SET TASK.
Reproduce all of the listing below without alteration.

COLLECTED MATERIAL.
────────────────────

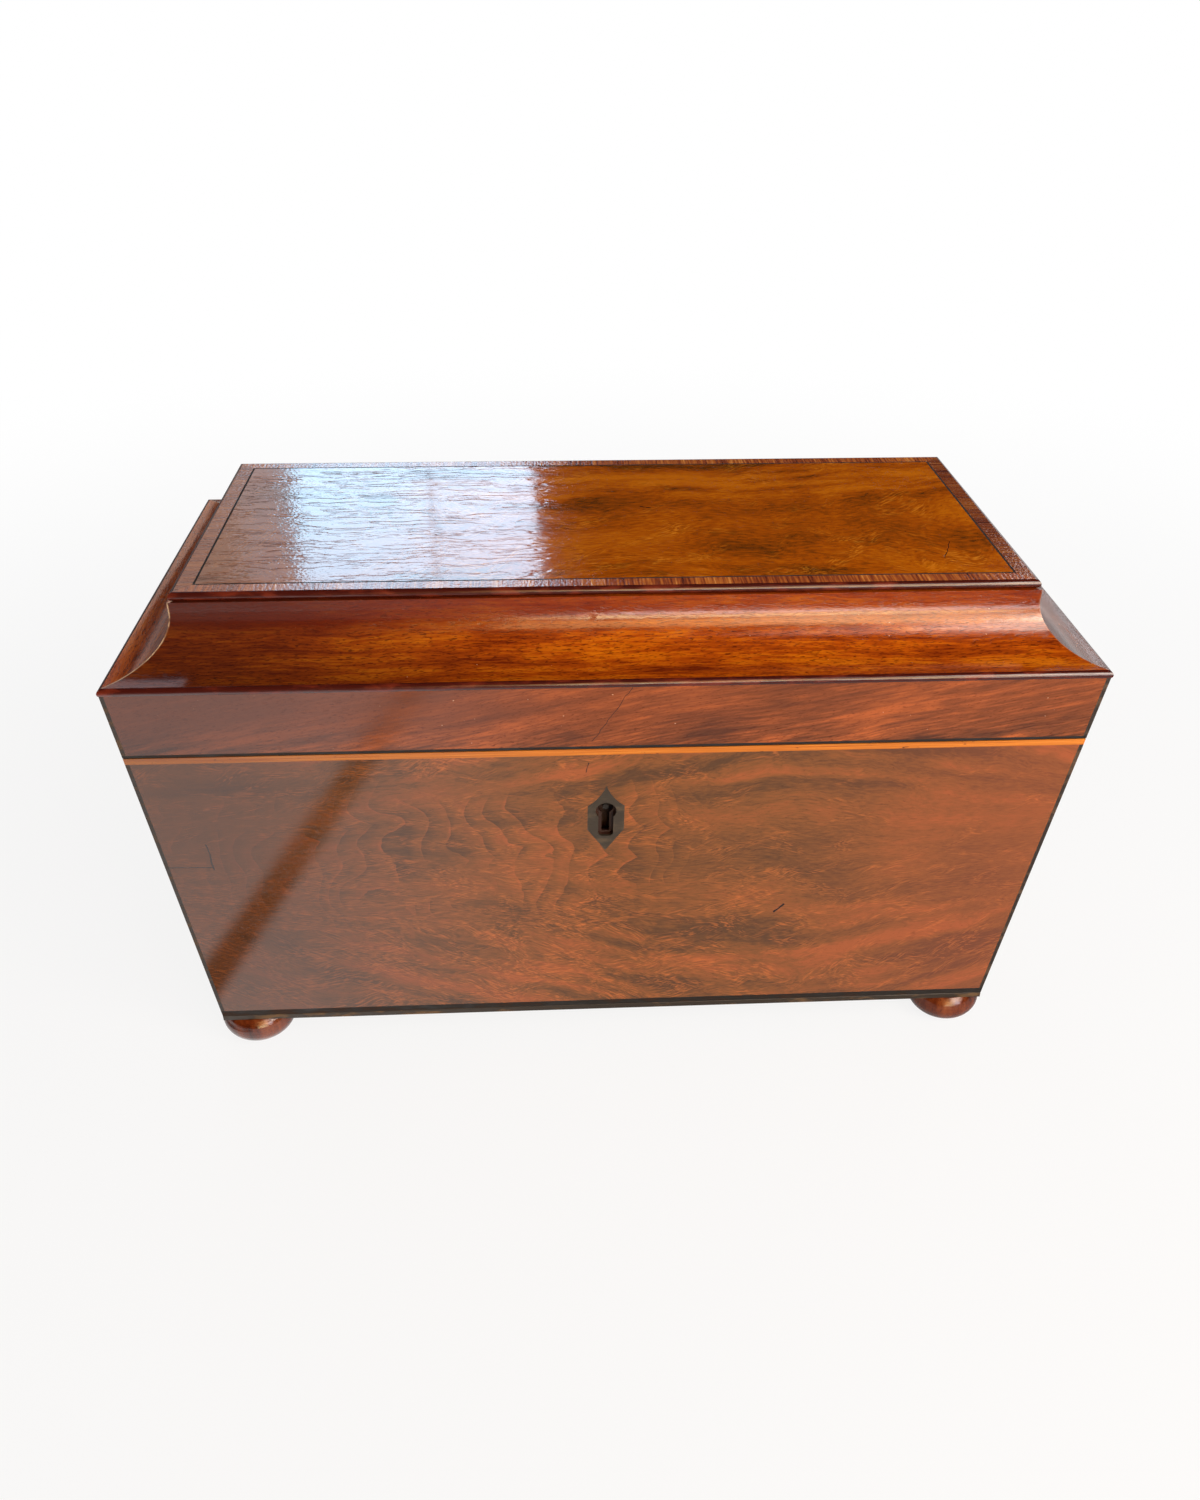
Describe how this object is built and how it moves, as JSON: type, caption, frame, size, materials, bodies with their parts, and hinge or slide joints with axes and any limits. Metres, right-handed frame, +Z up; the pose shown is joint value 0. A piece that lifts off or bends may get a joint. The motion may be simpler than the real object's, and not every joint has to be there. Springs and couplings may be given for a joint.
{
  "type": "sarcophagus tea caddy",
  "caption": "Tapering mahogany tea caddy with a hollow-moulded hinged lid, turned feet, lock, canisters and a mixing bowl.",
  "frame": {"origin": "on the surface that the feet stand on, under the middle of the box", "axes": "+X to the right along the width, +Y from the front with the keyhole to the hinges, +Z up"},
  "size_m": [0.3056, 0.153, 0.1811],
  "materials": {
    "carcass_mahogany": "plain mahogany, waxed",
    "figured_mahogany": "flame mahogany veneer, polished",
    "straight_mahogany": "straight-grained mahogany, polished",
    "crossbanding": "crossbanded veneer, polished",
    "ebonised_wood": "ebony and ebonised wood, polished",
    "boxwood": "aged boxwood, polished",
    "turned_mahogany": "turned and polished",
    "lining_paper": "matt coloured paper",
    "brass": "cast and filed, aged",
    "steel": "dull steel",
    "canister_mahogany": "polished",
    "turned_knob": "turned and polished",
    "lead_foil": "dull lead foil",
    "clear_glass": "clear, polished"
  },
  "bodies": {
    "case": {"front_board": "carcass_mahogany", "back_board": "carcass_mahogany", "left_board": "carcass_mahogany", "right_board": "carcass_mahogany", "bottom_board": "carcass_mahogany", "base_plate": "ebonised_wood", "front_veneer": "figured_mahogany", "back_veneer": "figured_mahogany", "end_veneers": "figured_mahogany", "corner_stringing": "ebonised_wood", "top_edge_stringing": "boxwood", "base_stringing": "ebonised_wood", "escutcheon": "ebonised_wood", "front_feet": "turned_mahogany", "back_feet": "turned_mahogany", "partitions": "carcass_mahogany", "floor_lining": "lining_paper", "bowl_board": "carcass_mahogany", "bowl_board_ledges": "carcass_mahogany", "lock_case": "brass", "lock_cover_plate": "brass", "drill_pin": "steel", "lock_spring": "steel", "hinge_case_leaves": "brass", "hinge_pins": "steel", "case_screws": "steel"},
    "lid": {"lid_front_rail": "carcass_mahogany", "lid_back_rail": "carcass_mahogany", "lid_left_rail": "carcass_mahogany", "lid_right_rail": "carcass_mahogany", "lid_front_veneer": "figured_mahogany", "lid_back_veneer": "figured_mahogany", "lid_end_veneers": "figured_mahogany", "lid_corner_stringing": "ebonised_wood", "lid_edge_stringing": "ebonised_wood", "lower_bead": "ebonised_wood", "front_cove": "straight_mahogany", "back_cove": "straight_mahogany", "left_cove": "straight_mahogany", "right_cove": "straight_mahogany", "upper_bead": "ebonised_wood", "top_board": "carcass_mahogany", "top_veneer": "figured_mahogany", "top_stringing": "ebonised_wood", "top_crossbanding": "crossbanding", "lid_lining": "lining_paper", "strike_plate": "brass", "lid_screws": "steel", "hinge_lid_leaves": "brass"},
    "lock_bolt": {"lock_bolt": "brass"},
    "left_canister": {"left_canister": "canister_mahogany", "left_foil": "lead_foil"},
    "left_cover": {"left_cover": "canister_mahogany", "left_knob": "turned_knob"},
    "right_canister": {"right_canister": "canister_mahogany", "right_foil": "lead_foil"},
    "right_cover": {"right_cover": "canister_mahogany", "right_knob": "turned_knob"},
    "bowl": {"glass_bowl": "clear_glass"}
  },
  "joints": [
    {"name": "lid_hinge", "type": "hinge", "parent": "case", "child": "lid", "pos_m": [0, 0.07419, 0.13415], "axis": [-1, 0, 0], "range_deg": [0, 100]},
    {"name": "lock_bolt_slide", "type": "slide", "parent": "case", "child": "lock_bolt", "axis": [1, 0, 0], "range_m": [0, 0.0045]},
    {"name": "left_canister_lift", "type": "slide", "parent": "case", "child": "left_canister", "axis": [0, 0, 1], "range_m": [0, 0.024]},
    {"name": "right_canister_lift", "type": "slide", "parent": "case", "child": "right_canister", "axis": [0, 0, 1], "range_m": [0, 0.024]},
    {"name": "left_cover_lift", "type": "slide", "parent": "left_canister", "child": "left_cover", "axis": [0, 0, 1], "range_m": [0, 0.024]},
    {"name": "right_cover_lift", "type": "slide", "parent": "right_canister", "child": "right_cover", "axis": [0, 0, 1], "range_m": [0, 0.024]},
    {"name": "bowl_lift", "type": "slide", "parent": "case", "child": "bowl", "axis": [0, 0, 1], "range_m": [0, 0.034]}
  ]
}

────────────────────

SOLUTION TO THIS EXERCISE.
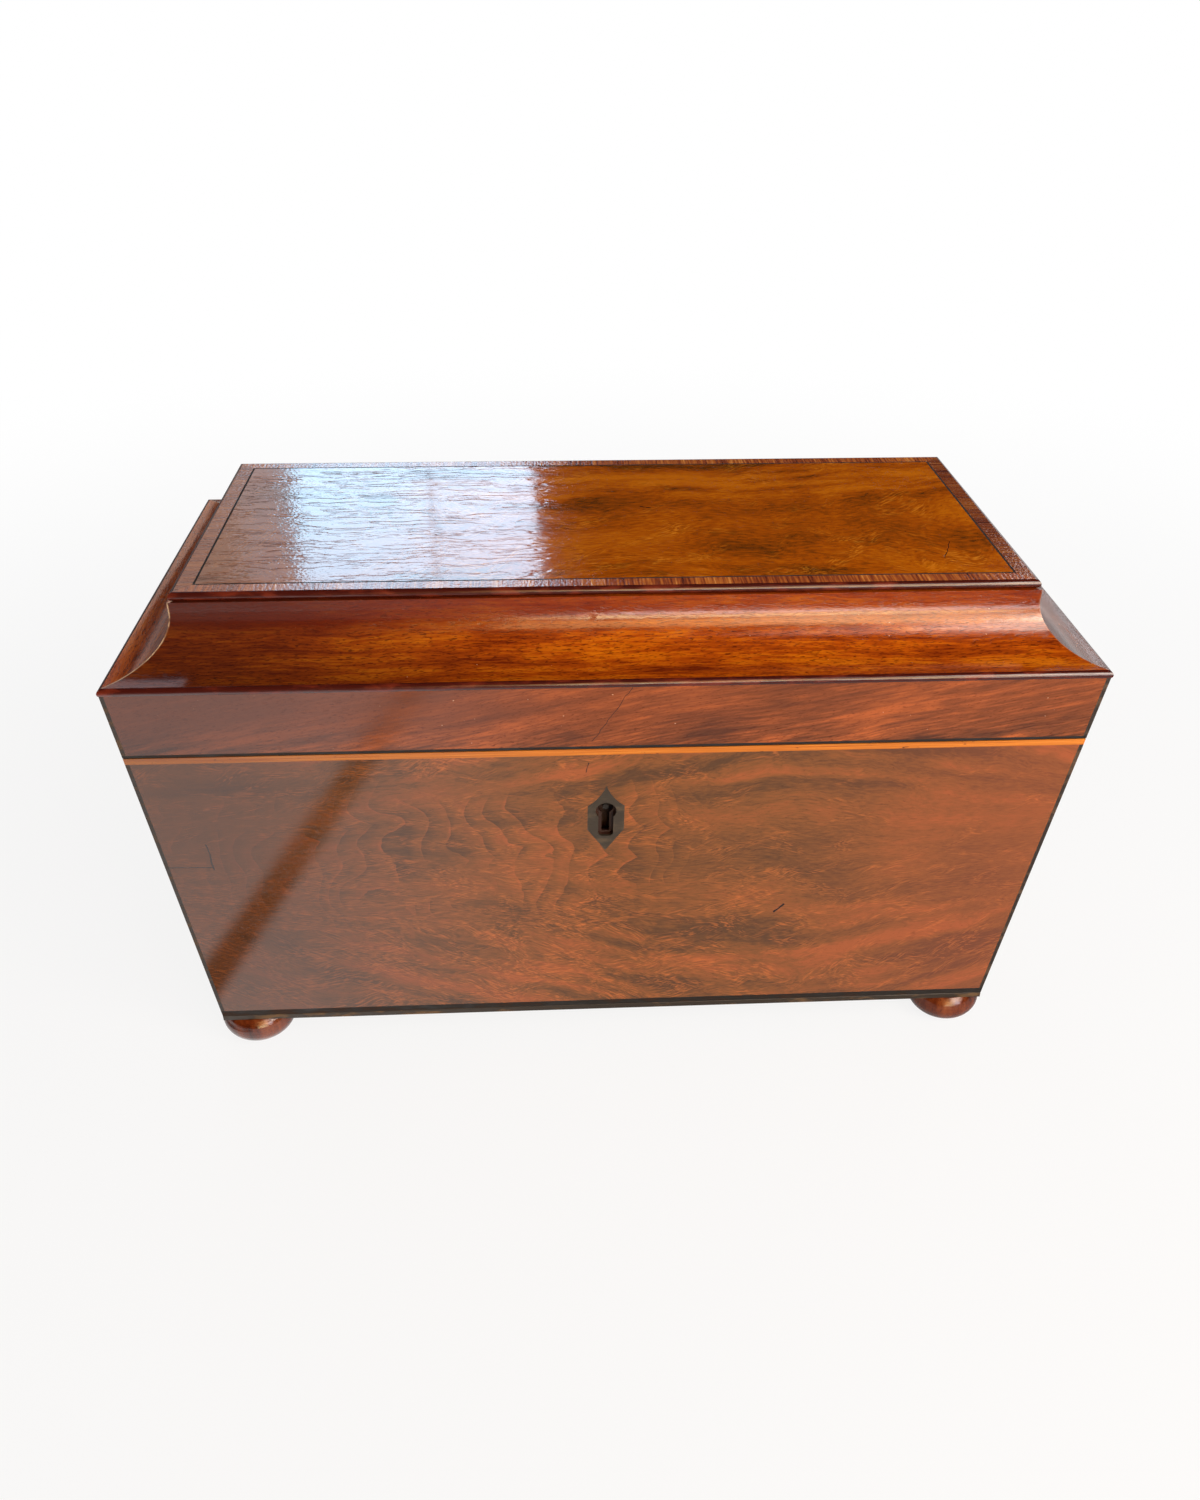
Describe how this object is built and how it moves, as JSON: type, caption, frame, size, materials, bodies with their parts, and hinge or slide joints with axes and any limits. Metres, right-handed frame, +Z up; the pose shown is joint value 0. A piece that lifts off or bends may get a joint. The motion may be simpler than the real object's, and not every joint has to be there. Springs and couplings may be given for a joint.
{
  "type": "sarcophagus tea caddy",
  "caption": "Tapering mahogany tea caddy with a hollow-moulded hinged lid, turned feet, lock, canisters and a mixing bowl.",
  "frame": {"origin": "on the surface that the feet stand on, under the middle of the box", "axes": "+X to the right along the width, +Y from the front with the keyhole to the hinges, +Z up"},
  "size_m": [0.3056, 0.153, 0.1811],
  "materials": {
    "carcass_mahogany": "plain mahogany, waxed",
    "figured_mahogany": "flame mahogany veneer, polished",
    "straight_mahogany": "straight-grained mahogany, polished",
    "crossbanding": "crossbanded veneer, polished",
    "ebonised_wood": "ebony and ebonised wood, polished",
    "boxwood": "aged boxwood, polished",
    "turned_mahogany": "turned and polished",
    "lining_paper": "matt coloured paper",
    "brass": "cast and filed, aged",
    "steel": "dull steel",
    "canister_mahogany": "polished",
    "turned_knob": "turned and polished",
    "lead_foil": "dull lead foil",
    "clear_glass": "clear, polished"
  },
  "bodies": {
    "case": {"front_board": "carcass_mahogany", "back_board": "carcass_mahogany", "left_board": "carcass_mahogany", "right_board": "carcass_mahogany", "bottom_board": "carcass_mahogany", "base_plate": "ebonised_wood", "front_veneer": "figured_mahogany", "back_veneer": "figured_mahogany", "end_veneers": "figured_mahogany", "corner_stringing": "ebonised_wood", "top_edge_stringing": "boxwood", "base_stringing": "ebonised_wood", "escutcheon": "ebonised_wood", "front_feet": "turned_mahogany", "back_feet": "turned_mahogany", "partitions": "carcass_mahogany", "floor_lining": "lining_paper", "bowl_board": "carcass_mahogany", "bowl_board_ledges": "carcass_mahogany", "lock_case": "brass", "lock_cover_plate": "brass", "drill_pin": "steel", "lock_spring": "steel", "hinge_case_leaves": "brass", "hinge_pins": "steel", "case_screws": "steel"},
    "lid": {"lid_front_rail": "carcass_mahogany", "lid_back_rail": "carcass_mahogany", "lid_left_rail": "carcass_mahogany", "lid_right_rail": "carcass_mahogany", "lid_front_veneer": "figured_mahogany", "lid_back_veneer": "figured_mahogany", "lid_end_veneers": "figured_mahogany", "lid_corner_stringing": "ebonised_wood", "lid_edge_stringing": "ebonised_wood", "lower_bead": "ebonised_wood", "front_cove": "straight_mahogany", "back_cove": "straight_mahogany", "left_cove": "straight_mahogany", "right_cove": "straight_mahogany", "upper_bead": "ebonised_wood", "top_board": "carcass_mahogany", "top_veneer": "figured_mahogany", "top_stringing": "ebonised_wood", "top_crossbanding": "crossbanding", "lid_lining": "lining_paper", "strike_plate": "brass", "lid_screws": "steel", "hinge_lid_leaves": "brass"},
    "lock_bolt": {"lock_bolt": "brass"},
    "left_canister": {"left_canister": "canister_mahogany", "left_foil": "lead_foil"},
    "left_cover": {"left_cover": "canister_mahogany", "left_knob": "turned_knob"},
    "right_canister": {"right_canister": "canister_mahogany", "right_foil": "lead_foil"},
    "right_cover": {"right_cover": "canister_mahogany", "right_knob": "turned_knob"},
    "bowl": {"glass_bowl": "clear_glass"}
  },
  "joints": [
    {"name": "lid_hinge", "type": "hinge", "parent": "case", "child": "lid", "pos_m": [0, 0.07419, 0.13415], "axis": [-1, 0, 0], "range_deg": [0, 100]},
    {"name": "lock_bolt_slide", "type": "slide", "parent": "case", "child": "lock_bolt", "axis": [1, 0, 0], "range_m": [0, 0.0045]},
    {"name": "left_canister_lift", "type": "slide", "parent": "case", "child": "left_canister", "axis": [0, 0, 1], "range_m": [0, 0.024]},
    {"name": "right_canister_lift", "type": "slide", "parent": "case", "child": "right_canister", "axis": [0, 0, 1], "range_m": [0, 0.024]},
    {"name": "left_cover_lift", "type": "slide", "parent": "left_canister", "child": "left_cover", "axis": [0, 0, 1], "range_m": [0, 0.024]},
    {"name": "right_cover_lift", "type": "slide", "parent": "right_canister", "child": "right_cover", "axis": [0, 0, 1], "range_m": [0, 0.024]},
    {"name": "bowl_lift", "type": "slide", "parent": "case", "child": "bowl", "axis": [0, 0, 1], "range_m": [0, 0.034]}
  ]
}